All lines in which the word "part" occurs are to be extracted.

(begin)

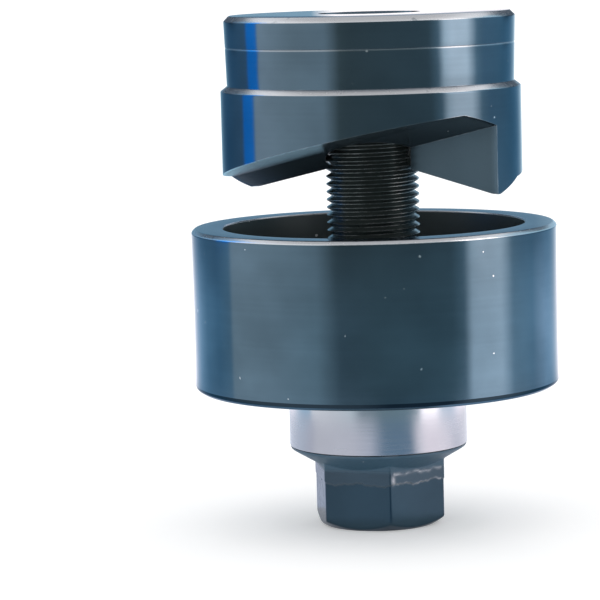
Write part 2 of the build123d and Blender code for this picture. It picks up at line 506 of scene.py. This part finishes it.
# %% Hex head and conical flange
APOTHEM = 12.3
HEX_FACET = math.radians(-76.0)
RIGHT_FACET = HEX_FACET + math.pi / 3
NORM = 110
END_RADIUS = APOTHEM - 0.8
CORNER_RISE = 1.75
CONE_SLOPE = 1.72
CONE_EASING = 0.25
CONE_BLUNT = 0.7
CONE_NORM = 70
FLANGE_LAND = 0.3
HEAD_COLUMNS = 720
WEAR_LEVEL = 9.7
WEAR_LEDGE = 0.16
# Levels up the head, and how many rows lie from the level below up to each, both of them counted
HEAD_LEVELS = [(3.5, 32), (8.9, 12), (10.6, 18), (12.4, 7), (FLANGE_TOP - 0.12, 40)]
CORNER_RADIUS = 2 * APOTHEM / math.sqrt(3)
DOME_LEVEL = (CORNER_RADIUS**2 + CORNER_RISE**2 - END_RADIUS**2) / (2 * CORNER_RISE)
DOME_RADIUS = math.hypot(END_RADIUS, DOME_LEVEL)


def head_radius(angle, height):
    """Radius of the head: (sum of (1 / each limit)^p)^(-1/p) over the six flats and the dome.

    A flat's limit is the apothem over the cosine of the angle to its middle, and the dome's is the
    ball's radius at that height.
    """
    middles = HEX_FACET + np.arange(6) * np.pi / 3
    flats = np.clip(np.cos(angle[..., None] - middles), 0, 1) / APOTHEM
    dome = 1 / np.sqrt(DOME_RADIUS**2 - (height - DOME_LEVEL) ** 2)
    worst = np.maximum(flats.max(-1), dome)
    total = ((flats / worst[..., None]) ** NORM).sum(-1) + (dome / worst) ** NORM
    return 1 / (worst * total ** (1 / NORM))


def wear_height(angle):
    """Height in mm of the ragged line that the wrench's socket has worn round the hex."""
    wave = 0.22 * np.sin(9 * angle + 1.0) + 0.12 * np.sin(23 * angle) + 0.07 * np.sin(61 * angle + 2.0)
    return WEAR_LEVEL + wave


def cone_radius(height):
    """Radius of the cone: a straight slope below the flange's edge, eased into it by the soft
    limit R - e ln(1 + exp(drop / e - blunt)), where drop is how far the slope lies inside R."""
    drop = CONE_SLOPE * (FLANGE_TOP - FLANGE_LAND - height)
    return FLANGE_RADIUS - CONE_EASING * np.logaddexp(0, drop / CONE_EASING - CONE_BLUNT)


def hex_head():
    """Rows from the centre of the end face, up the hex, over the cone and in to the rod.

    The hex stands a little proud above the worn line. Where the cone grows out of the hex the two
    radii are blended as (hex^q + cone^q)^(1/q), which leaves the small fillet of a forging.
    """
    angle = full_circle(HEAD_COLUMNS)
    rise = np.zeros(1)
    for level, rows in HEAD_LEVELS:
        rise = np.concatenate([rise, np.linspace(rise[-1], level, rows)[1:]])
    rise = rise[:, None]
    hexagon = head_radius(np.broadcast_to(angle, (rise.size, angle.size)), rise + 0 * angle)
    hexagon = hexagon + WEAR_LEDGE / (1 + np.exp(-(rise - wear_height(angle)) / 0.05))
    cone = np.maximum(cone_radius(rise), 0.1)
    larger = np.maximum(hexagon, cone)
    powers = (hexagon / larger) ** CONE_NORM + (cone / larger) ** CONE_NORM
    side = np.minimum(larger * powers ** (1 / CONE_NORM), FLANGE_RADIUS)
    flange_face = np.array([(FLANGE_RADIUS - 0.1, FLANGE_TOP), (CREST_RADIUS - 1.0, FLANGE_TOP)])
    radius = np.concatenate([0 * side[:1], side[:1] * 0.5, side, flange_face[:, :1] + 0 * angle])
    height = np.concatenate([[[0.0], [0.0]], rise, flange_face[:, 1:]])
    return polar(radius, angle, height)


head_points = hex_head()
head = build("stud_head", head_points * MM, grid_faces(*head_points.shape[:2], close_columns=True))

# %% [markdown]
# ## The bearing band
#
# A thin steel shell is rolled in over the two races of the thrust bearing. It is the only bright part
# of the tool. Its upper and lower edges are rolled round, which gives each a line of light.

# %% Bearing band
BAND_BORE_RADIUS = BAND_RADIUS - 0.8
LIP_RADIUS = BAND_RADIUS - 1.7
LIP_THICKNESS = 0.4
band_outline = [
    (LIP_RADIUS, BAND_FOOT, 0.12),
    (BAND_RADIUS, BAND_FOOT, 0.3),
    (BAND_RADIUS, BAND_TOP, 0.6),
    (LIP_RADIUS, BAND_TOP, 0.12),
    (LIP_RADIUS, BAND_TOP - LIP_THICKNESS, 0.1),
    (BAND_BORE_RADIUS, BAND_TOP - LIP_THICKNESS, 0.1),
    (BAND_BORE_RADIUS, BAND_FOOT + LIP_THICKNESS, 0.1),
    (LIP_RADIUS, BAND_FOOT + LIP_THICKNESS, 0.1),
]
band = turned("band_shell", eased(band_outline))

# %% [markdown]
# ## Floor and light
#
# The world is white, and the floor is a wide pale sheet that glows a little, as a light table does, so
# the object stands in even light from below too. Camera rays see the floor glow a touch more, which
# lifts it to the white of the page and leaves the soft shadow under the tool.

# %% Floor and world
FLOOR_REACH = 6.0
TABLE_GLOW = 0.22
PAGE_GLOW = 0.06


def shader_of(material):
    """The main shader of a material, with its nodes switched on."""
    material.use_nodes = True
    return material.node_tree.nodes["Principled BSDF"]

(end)

Task result:
Write part 2 of the build123d and Blender code for this picture. It picks up at line 506 of scene.py. This part finishes it.
# A thin steel shell is rolled in over the two races of the thrust bearing. It is the only bright part